» **GIVEN PROBLEM**
Each line from the one containing "obj.parent = empty" through the one containing "from mathutils import Matrix, Vector, noise" must be echoed exactly, endpoints included, and every other line omitted.

## begin

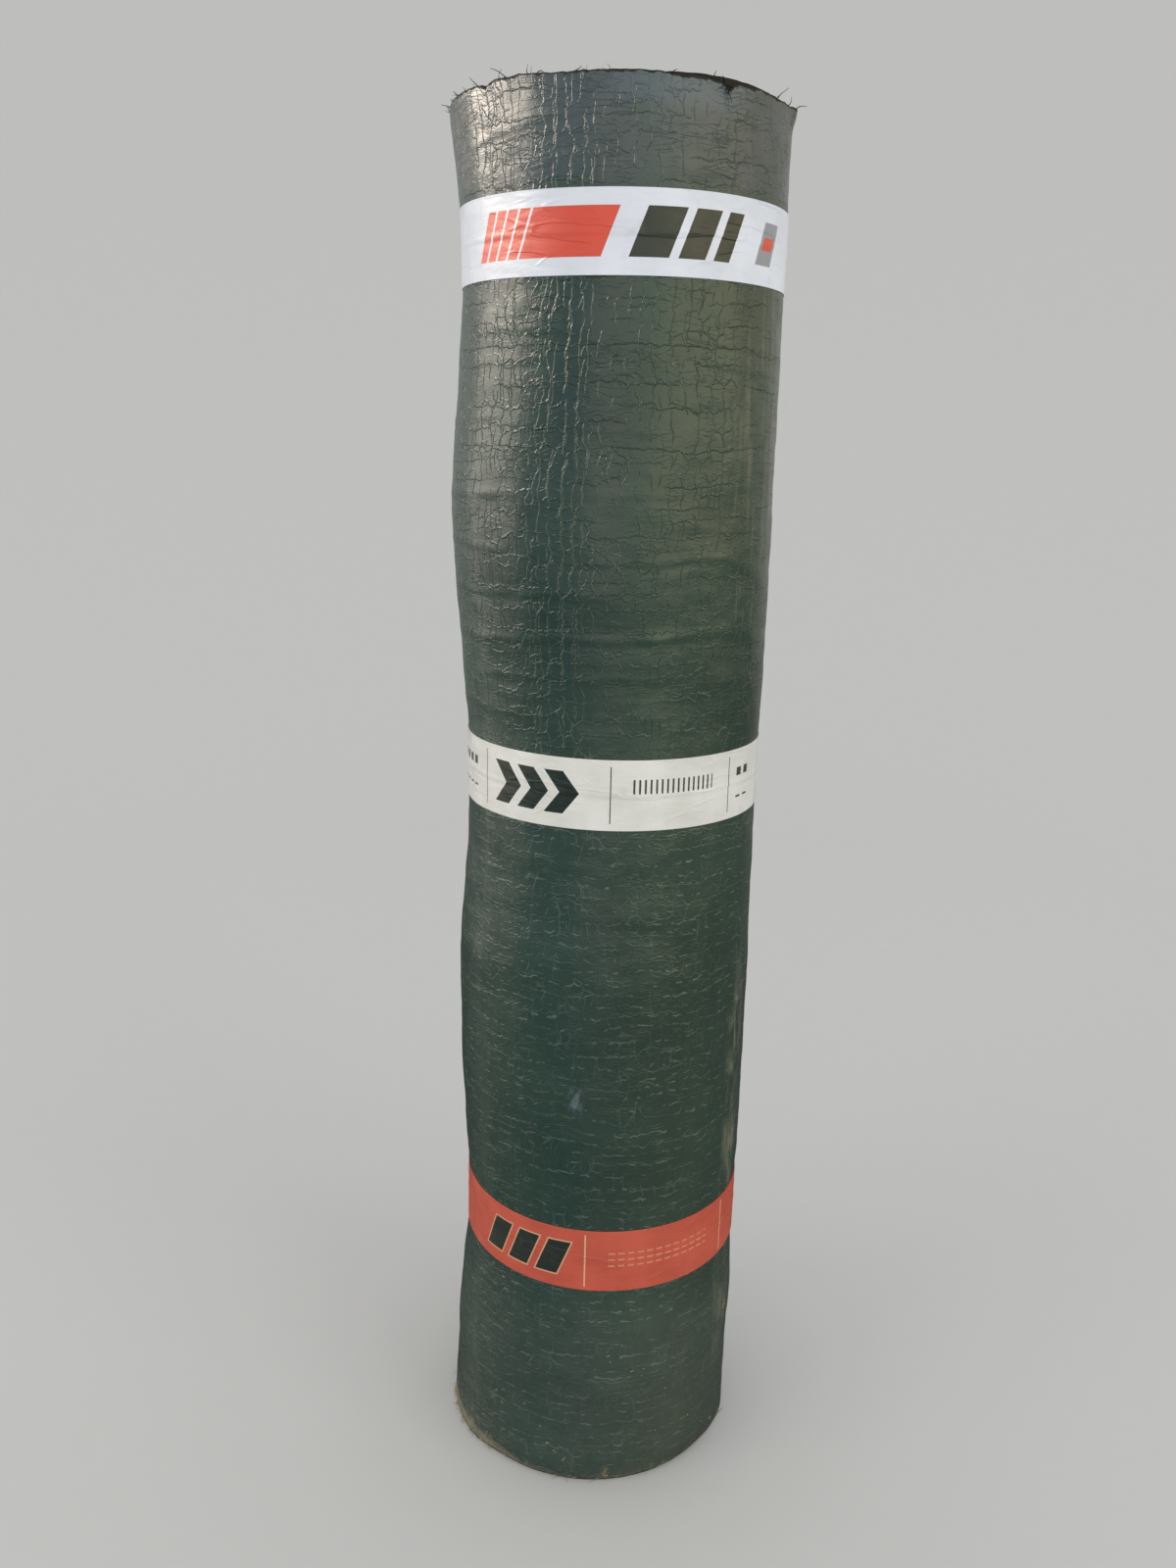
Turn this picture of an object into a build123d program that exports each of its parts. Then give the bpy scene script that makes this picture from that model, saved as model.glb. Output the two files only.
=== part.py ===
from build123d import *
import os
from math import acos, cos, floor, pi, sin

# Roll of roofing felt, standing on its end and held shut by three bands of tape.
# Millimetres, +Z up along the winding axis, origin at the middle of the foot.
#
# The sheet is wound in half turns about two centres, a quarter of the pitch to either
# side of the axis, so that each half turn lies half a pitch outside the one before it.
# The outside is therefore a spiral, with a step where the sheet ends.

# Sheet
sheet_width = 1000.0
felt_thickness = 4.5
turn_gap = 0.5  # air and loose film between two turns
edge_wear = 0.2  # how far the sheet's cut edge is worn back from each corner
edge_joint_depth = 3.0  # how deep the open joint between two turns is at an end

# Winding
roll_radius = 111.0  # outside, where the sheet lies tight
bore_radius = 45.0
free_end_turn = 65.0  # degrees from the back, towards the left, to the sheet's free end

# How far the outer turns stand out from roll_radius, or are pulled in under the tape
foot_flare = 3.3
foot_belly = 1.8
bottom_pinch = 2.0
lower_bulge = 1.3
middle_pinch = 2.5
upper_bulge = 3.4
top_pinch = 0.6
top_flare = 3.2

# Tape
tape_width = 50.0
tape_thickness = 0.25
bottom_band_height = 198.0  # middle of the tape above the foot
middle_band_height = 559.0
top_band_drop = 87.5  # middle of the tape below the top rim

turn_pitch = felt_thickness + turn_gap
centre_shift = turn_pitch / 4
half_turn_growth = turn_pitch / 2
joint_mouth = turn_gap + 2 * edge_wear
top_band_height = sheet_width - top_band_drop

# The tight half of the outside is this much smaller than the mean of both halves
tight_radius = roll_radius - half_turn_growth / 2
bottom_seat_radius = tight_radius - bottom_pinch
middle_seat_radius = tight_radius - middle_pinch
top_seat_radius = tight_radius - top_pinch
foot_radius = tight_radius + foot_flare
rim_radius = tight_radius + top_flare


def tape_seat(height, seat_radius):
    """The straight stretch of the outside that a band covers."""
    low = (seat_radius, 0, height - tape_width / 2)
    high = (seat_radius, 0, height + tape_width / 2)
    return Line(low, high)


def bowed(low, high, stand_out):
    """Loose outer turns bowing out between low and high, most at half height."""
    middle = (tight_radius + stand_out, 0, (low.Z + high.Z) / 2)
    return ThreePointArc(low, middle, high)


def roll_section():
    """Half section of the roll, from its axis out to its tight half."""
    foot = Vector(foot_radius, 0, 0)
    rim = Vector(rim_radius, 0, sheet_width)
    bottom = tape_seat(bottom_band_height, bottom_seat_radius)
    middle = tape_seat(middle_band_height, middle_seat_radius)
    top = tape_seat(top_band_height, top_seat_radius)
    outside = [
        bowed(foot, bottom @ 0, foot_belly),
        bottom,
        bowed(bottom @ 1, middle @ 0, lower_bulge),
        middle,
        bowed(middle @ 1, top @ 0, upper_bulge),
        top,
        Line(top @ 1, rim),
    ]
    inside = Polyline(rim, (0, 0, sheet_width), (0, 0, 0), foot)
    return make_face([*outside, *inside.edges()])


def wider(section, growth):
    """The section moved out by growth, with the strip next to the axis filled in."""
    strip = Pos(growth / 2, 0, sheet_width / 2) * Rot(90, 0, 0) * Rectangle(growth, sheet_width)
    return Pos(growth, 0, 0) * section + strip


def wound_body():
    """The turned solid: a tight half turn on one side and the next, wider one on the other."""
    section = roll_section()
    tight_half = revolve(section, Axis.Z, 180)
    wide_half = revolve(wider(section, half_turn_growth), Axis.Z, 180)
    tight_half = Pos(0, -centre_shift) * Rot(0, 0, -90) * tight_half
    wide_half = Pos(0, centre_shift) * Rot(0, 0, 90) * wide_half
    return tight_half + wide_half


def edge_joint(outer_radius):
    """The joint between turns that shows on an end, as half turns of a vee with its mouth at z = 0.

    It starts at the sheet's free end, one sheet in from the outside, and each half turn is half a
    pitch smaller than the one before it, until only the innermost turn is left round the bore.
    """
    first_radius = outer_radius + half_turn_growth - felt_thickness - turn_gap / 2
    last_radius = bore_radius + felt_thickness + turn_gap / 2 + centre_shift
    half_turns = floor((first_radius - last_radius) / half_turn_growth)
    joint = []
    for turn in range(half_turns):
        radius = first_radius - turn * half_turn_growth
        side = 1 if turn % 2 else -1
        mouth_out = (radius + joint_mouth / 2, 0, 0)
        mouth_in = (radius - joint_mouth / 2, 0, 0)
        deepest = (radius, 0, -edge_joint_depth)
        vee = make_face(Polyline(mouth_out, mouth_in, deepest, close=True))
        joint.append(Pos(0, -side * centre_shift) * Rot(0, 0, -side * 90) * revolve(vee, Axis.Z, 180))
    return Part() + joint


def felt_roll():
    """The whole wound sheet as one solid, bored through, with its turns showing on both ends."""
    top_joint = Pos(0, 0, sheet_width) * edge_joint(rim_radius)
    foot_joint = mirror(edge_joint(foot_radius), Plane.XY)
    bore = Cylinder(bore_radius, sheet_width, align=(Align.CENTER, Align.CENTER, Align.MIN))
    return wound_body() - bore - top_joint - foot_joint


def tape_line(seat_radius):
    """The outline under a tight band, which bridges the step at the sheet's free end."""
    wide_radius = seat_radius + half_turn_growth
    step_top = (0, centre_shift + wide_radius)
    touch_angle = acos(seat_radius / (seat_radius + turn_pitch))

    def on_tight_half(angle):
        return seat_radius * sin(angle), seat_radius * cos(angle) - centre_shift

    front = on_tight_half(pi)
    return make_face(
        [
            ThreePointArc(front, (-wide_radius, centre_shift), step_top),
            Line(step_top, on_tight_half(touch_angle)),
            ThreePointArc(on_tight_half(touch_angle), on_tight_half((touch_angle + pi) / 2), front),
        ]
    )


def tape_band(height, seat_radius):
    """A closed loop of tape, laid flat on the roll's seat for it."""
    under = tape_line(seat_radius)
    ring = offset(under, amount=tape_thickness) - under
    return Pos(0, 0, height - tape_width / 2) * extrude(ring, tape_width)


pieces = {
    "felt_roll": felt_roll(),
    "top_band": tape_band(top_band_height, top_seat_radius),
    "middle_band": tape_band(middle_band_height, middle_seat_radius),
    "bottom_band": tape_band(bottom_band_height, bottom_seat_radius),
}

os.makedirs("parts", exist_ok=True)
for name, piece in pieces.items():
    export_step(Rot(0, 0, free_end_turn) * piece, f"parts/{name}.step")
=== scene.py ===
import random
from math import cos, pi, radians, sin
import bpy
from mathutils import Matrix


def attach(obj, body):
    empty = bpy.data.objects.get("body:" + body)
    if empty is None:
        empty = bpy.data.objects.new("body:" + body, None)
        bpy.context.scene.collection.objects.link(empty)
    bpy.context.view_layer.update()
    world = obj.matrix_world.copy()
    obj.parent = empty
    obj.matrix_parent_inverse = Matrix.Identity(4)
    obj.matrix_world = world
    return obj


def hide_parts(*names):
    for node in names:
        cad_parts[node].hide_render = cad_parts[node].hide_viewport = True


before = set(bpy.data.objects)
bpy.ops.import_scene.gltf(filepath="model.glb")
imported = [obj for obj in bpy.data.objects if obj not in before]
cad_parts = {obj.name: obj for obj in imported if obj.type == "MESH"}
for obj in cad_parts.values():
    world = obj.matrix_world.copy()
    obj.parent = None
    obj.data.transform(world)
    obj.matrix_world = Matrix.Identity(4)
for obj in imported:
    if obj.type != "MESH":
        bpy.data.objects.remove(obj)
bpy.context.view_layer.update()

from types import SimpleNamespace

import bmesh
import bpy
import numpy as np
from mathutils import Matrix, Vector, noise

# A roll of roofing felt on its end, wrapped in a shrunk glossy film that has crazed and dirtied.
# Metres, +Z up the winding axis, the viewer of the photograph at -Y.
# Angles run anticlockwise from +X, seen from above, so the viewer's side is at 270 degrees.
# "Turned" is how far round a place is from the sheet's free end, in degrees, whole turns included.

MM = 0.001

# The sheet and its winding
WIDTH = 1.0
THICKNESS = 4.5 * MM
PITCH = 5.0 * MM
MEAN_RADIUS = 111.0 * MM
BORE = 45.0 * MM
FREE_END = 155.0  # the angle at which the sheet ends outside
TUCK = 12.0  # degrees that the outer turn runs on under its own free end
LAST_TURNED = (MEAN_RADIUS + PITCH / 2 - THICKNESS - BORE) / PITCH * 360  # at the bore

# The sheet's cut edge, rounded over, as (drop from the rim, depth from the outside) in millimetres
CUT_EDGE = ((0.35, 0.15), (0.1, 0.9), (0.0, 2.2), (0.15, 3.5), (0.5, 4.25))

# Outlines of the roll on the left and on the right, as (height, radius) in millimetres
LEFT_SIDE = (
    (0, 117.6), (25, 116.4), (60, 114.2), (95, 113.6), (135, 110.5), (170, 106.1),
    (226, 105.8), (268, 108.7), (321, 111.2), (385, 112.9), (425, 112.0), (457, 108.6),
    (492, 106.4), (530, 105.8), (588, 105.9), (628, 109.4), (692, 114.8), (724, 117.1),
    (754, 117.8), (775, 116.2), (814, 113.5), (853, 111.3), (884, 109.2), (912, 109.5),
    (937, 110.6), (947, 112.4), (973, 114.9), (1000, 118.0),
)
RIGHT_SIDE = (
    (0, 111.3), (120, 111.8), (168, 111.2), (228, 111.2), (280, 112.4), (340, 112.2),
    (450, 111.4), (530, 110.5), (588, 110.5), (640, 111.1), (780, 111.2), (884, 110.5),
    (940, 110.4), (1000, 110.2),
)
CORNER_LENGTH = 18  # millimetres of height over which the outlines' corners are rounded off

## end

» **RESPONSE TO THIS EXERCISE**
    obj.parent = empty
    obj.matrix_parent_inverse = Matrix.Identity(4)
    obj.matrix_world = world
    return obj


def hide_parts(*names):
    for node in names:
        cad_parts[node].hide_render = cad_parts[node].hide_viewport = True


before = set(bpy.data.objects)
bpy.ops.import_scene.gltf(filepath="model.glb")
imported = [obj for obj in bpy.data.objects if obj not in before]
cad_parts = {obj.name: obj for obj in imported if obj.type == "MESH"}
for obj in cad_parts.values():
    world = obj.matrix_world.copy()
    obj.parent = None
    obj.data.transform(world)
    obj.matrix_world = Matrix.Identity(4)
for obj in imported:
    if obj.type != "MESH":
        bpy.data.objects.remove(obj)
bpy.context.view_layer.update()

from types import SimpleNamespace

import bmesh
import bpy
import numpy as np
from mathutils import Matrix, Vector, noise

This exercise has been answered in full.